Peg Tarbell of Yankton said she had a gut feeling the flat-rate envelope offering her nearly $1,000 she had received in the mail was too good to be true, but that didn’t stop her from hoping it wasn’t.

“I knew it was a fake from the beginning, but when you have almost a grand in your hand you want it to be true,” she said.

The nature of the scam was that Tarbell would work as a mystery shopper at Wal-Mart. It involved her purchase of a money order and asked for her to mail it to a location out of the country. If she followed the directions, she would receive $955.

The clues were obvious upon a deep inspection, despite the envelope’s “official” look, she said. There were inconsistencies with the addresses, copied names and a counterfeit U.S. Post Office label.

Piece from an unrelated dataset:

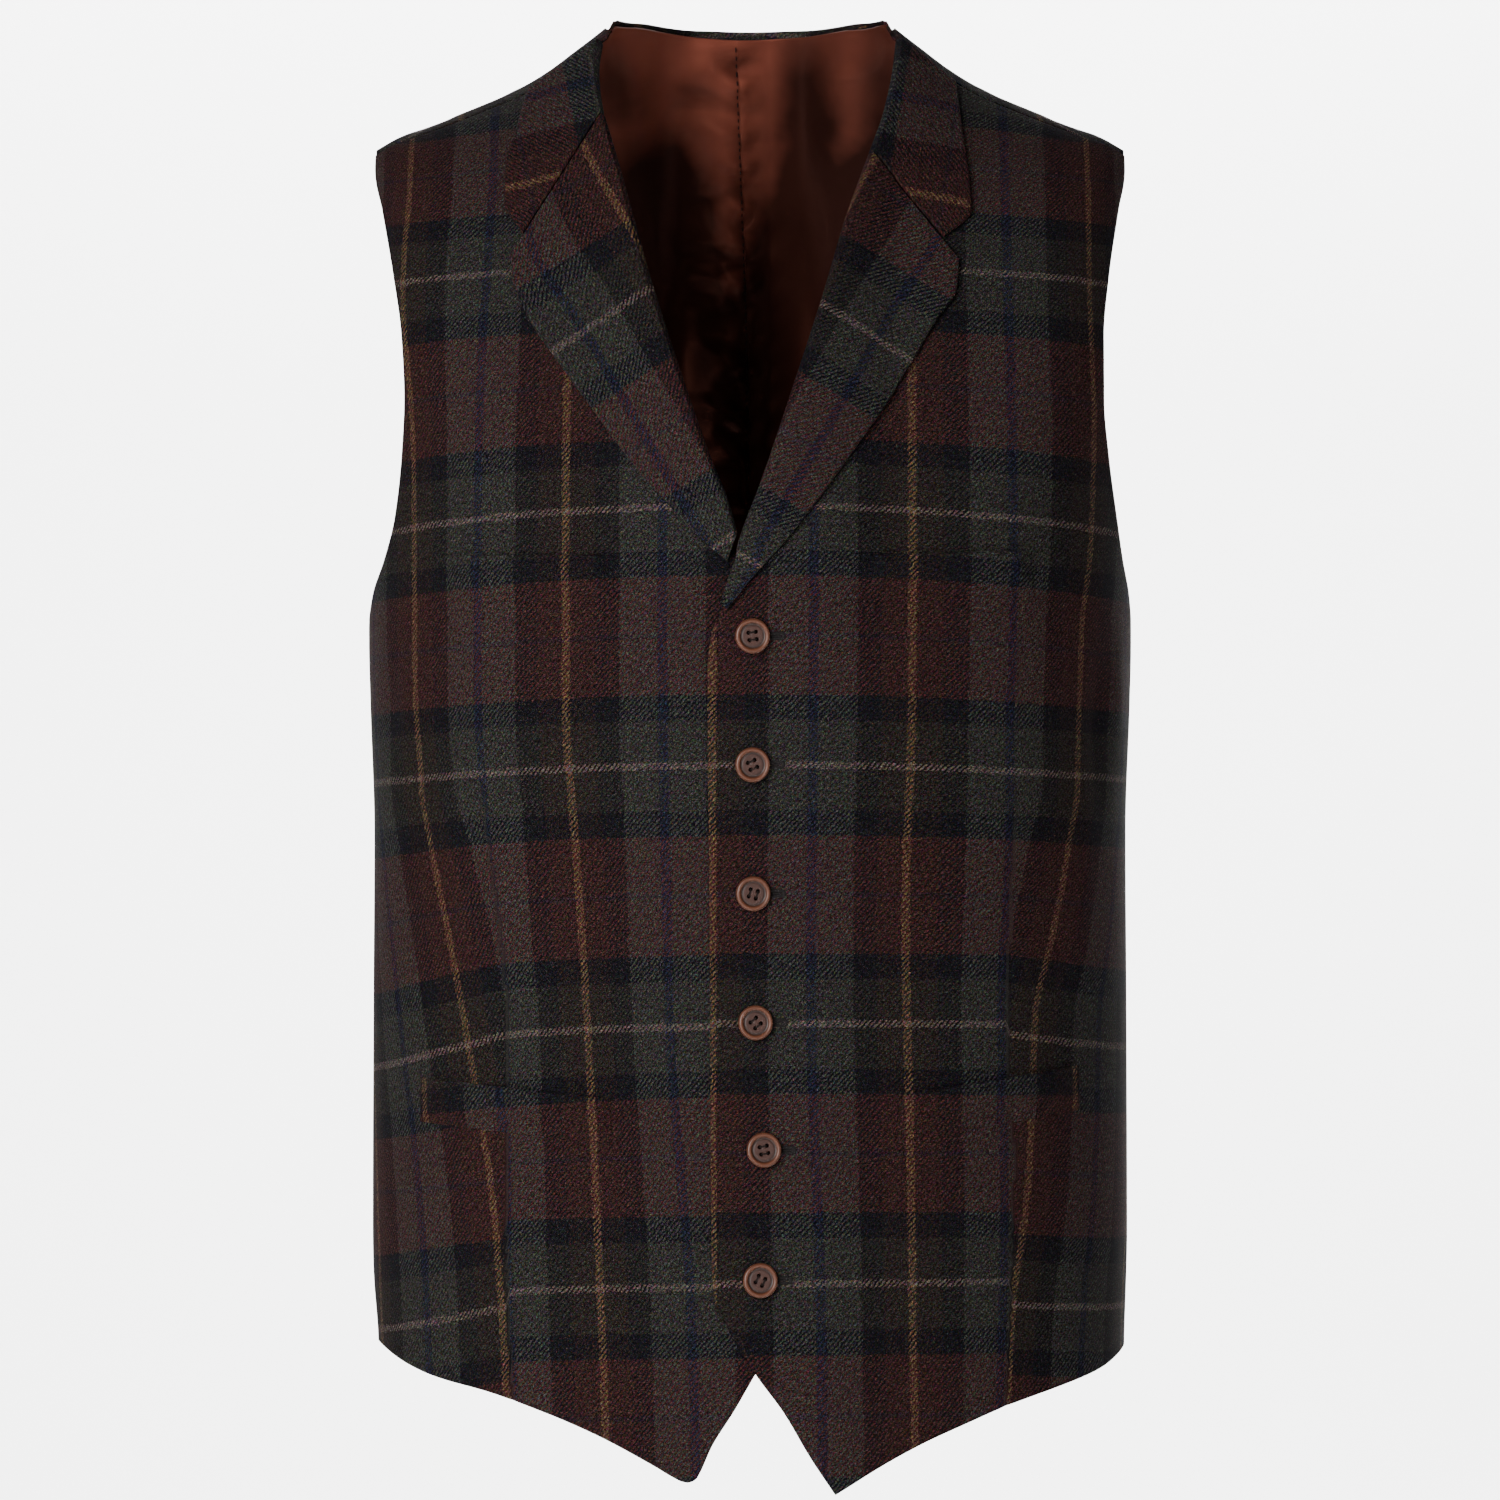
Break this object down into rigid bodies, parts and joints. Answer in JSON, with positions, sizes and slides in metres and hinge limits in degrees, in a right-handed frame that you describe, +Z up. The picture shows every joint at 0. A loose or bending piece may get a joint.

“Unless you really are looking at it, it would be easy to be taken in. It really would be,” she said.

Tarbell, 57, checked the offer on Google, further setting off her personal alarms, and called the U.S. Post Office for clarity’s sake. After confirming her suspicions, she called the local and state police, and the FBI. She said she was told there was little that could be done.

“Predatory scammers can turn the holidays from wonderful to ruinous in the click of a mouse,” said Attorney General Ellen Rosenblum in a prepared release. “But there are simple steps you can take to protect yourself.”

Rosenblum outlined a list of eight warning signs to look for when considering holiday offers. Among those is a warning that, if an offer seems too good to be true, it probably is.

Tarbell said she hopes her experience serves as a warning for local residents to be wary of potential scams.

“Maybe we can at least stop people in our neighborhood from getting hurt,” she said.